Ibarat taman, sekolah sejatinya dihadirkan dalam suasana yang menyenangkan dan saling mendukung, dimana aktivitas mencerdaskan dan menghargai hadir disana. Dalam perspektifnya Ki Hadjar Dewantara  telah mengingatkan bahwa pendidikan yang dihadirkan haruslah melibatkan 3 komponen utama yang dikenal dengan Tri Pusat Pendidikan yaitu Lingkungan Keluarga, Lingkungan Sekolah dan Lingkungan Masyarakat.

Pintu masuk akan hal tersebut harus hadir dari keluarga, penanaman nilai luhur kehidupan menjadi tanggungjawab anak. Ki Hajar menjelaskan bahwa suasana kehidupan keluarga adalah tempat yang sempurna untuk membentuk karakter anak secara individual maupun secara sosial sehingga hadirnya keluarga melahirkan pribadi yang utuh. Sejalan dengan pandangan tersebut menurut William Bennett menjelaskan bahwa tempat pertama anak untuk mendapatkan penanaman nilai-nilai karakter adalah keluarga, apabila proses internalisasi nilai – nilai karakter ini gagal diberikan keluarga maka akan sulit bagi institusi-institusi di luar keluarga (termasuk sekolah) untuk memperbaikinya. Oleh karena itu setiap keluarga harus memiliki kesadaran bahwa karakter bangsa sangat tergantung pada pendidikan karakter anak dirumah.
Pendidikan saat ini digunakan sebagai jalan pembangunan masyarakat, sekolah menjadi alat utama dalam proses tersebut dan guru menjadi pengawal cita – cita tersebut, sekolah yang dibangun atas dasar kemanusiaan dihadirkan oleh guru yang mampu memberikan pendidikan pada muridnya. Dalam hal tersebut, Ki Hajar menghadirkan guru dalam tradisi among, ciri khas dari sistem ini dengan penguatan bahwa mendidik adalah menyokong atau memberi tuntunan dan menyokong anak-anak tumbuh dan berkembang atas kodratnya sendiri. Sistem among ini meletakkan pendidikan sebagai alat dan syarat untuk anak-anak hidup sendiri dan berguna bagi masyarakat. Guru dalam hal ini disebut Pamong. Dalam hal ini guru tidak hanya pemberi pengetahuan tetapi guru memiliki peran meletakkan nilai luhur kehidupan sehingga murid dapat mempersiapkan diri dalam kehidupan bermasyarakat. Dalam perspektif Ki Hajar Dewantara, guru adalah abdi sang anak, abdi murid bukan penguasa atas jiwa anak – anak (sudarto, 2008). Hubungan yang dihadirkan adalah jalinan kasih sayang antara guru dan murid, saling percaya bukan tindakan otoriter ataupun memanjakan.

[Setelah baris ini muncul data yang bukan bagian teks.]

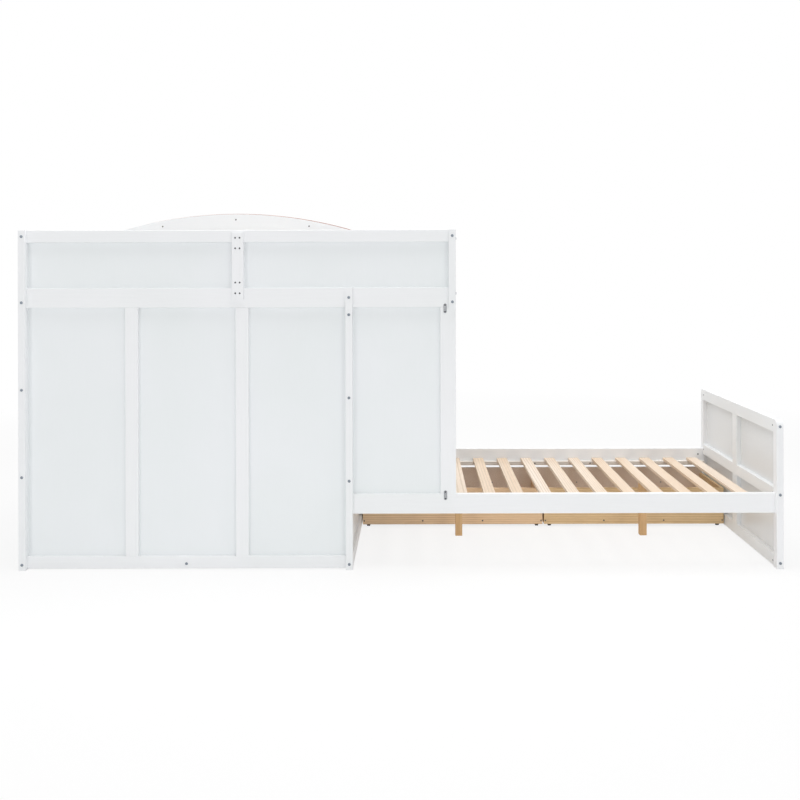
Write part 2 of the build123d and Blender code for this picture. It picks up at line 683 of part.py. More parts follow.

            Sengkarut antara guru dan murid ini tidaklah akan selesai jika lingkungan tidak dihadirkan dalam permasalahan ini, lingkungan memberi andil besar dalam proses pendidikan murid. Konsep pendidikan masyarakat dihadirkan untuk mempersiapkan dan menjadikan murid masyarakat yang berbudi luhur dan berbudaya. Saat ini, lingkungan belum bisa memberikan kepastian terhadap hal tersebut, wajah lingkungan belum hadir ramah terhadap anak, apalagi media dimasyarakat jauh dari nilai tauladan. Konsumerisme masyarakat lebih dari menggerus nilai budaya itu sendiri.

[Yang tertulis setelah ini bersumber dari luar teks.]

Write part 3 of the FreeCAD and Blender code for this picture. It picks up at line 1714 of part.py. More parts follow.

          Wacana pemerintah hadir untuk penyelesaian masalah ini dengan menerbitkan pedoman teknik mendisiplinkan siswa tanpa menggunakan kekerasan tidaklah cukup. Inti penting permasalahan ini adalah bagaimana dapat memberikan kehadiran tri pusat pendidikan tersebut dapat optimal. Semangat pendidikan harus hadir dalam wajah baru. Nyala pelita pendidikan, tidak bisa hanya dihadirkan dalam ruang kelas, pelita tersebut menjadi tugas besar keluarga, sekolah dan masyarakat untuk menghadirkannya. Hal ini menjadi daya dukung yang besar karena pendidikan bukan persiapan untuk hidup tapi pendidikan adalah hidup itu sendiri.